Jalapeno Mummy Poppers

A little spicy. A little sweet. Easy to make and a fun addition for kids of all ages to enjoy on Halloween.

Ingredients

  • 4 oz. Low-fat cream cheese, softened at room temperature
  • 4 oz. Mascarpone cheese, softened at room temp
  • 8 oz. Monterrey Jack cheese, grated
  • 1/2 tsp. Onion powder
  • 1/2 tsp. Garlic granules
  • 1/4 tsp. Salt
  • 1/8 tsp. White pepper
  • 1/4 tsp. Smoked paprika
  • 1/4 tsp. Cumin
  • 10 Jalapeno peppers, but in half lengthwise, seeds and spines removed
  • 40 small Candy eyeballs

Instructions

  • Preheat oven to 400 degrees. Line a baking sheet with parchment paper.
  • Slice the jalapenos in half lengthwise keeping stems intact on both pieces if possible. Remove seeds and spines. Next time I will leave a little of both for extra heat.
  • Mix the cream and mascarpone cheese together. Add all the spices--1/2 tsp onion powder, 1/2 tsp. garlic granules, 1/4 tsp. salt, 1/8 tsp. white pepper, 1/4 tsp. smoked paprika, and 1/4 tsp. cumin. Mix thoroughly.
  • Generously spoon the cheese mixture into the jalapeno halves.

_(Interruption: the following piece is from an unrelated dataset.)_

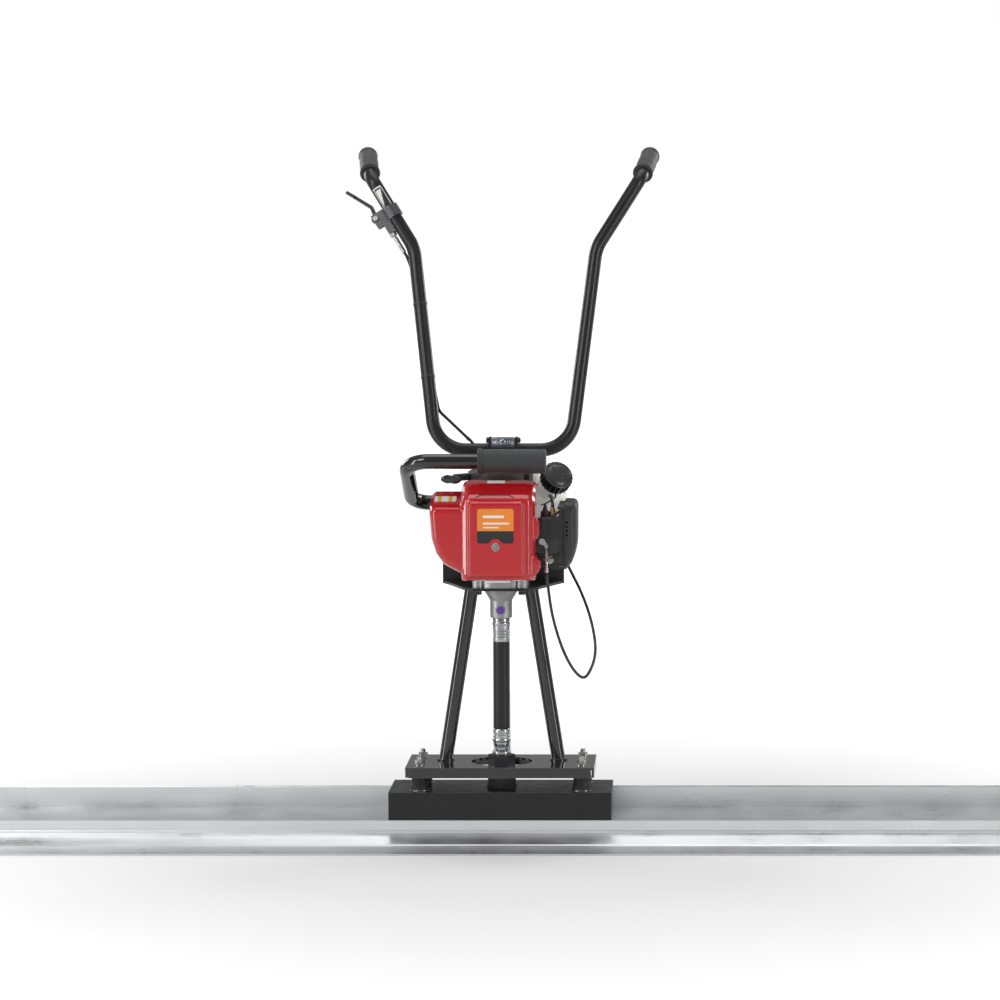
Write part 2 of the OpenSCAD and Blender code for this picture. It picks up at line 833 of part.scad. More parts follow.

Slightly mound the cheese up.
  • Unroll the crescent dough and divide into two rectangles. Because it is cut into triangles with perferated pieces it will divide. Just use your fingers to squeeze and piece it together.
  • Wrap each stuffed jalapeno pepper with a strip of dough. Again, do not worry if they do not look perfect.. They are MUMMIES after all!
  • Bake until they are golden about 15-20m minutes.
    As soon as they are out of the oven put on their eyes!!!

Notes

So fun, I hope you try this. Let me know!